VIII. ANCILLARY RESTRAINTS

41. The notifying parties have identified two restrictions in their agreements which they consider to be directly related and necessary to the implementation of the concentration:

- Section 5.6 of the joint venture Agreement between At Home NL Holdings, At Home corporation, Edon, MegaLimburg and Pnem Teleservices contains a noncompete obligation between the parties. According to this provision, the parties shall not, (...).

- Section 2.1. (a) (I) of the Licensing and Revenue Allocation Agreement between At Home Corporation and @Home Benelux BV obliges At Home to grant @Home Benelux BV (...) license to use and exploit in the Dutch speaking parts of the Benelux, the At Home Corporation core technologies that are necessary for the development and distribution of the @Home Internet services, together with all related intellectual property rights as may be developed, owned, acquired or licensed by At Home. The Licensing Agreement will be concluded (...).

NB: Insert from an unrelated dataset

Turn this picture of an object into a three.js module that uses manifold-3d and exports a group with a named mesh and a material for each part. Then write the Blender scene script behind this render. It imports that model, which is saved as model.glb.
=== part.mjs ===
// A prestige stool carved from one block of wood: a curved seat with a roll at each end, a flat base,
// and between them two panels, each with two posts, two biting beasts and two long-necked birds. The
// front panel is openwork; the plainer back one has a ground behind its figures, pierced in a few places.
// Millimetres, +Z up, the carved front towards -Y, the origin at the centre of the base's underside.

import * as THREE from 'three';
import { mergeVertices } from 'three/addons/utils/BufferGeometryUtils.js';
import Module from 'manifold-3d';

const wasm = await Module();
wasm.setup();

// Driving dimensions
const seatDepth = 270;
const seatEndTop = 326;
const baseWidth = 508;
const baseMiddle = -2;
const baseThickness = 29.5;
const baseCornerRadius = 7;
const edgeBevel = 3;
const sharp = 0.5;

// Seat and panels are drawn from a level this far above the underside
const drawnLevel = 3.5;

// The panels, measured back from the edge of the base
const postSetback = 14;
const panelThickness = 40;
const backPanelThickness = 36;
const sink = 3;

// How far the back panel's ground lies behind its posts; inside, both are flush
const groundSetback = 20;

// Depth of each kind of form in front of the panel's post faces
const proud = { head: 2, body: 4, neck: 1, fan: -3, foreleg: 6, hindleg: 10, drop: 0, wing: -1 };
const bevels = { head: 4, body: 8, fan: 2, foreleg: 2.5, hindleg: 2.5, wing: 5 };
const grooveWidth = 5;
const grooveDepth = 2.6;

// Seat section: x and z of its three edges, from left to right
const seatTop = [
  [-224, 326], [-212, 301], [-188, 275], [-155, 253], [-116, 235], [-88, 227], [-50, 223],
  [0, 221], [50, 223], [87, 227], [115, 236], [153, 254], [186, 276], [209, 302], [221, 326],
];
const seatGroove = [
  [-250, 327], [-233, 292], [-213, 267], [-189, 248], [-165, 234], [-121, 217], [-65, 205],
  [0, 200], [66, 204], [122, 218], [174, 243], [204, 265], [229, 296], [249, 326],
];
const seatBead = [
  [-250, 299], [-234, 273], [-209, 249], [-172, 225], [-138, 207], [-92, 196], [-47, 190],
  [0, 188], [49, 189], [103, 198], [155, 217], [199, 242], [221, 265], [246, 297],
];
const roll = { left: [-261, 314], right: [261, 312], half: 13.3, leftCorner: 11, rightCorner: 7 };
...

42. The Commission considers that insofar as the obligations listed above are restrictions and as long as the parties have joint control, these are directly related and necessary to the implementation of the joint venture. However, any agreements, e.g. distribution agreements with other multi-system operators of cable delivery systems, which may be concluded pursuant to the joint venture agreement are not part of the notification and therefore not covered by this Décision.

IX. CONCLUSION

43. It follows from the above that the proposed concentration will not create or strengthen a dominant position as a result of which competition will be significantly impeded in the common market or in a substantial part of it.

44. The Commission therefore has decided not to oppose the notified operation and to declare it compatible with the common market and with the functioning of the EEA Agreement. This decision is adopted in application of Article 6 (1) (b) of Council Regulation (EEC) No. 4064- 89 and Article 57 of the EEA Agreement.

(1) OJ L 395, 30.12.1989, p. 1; corrigendum: OJ L 257, 21.9.1990, p. 13.

(2) OJ L 180, 9.7.1997, p.1; corrigendum: OJ L 40, 13.2.1998, p. 17.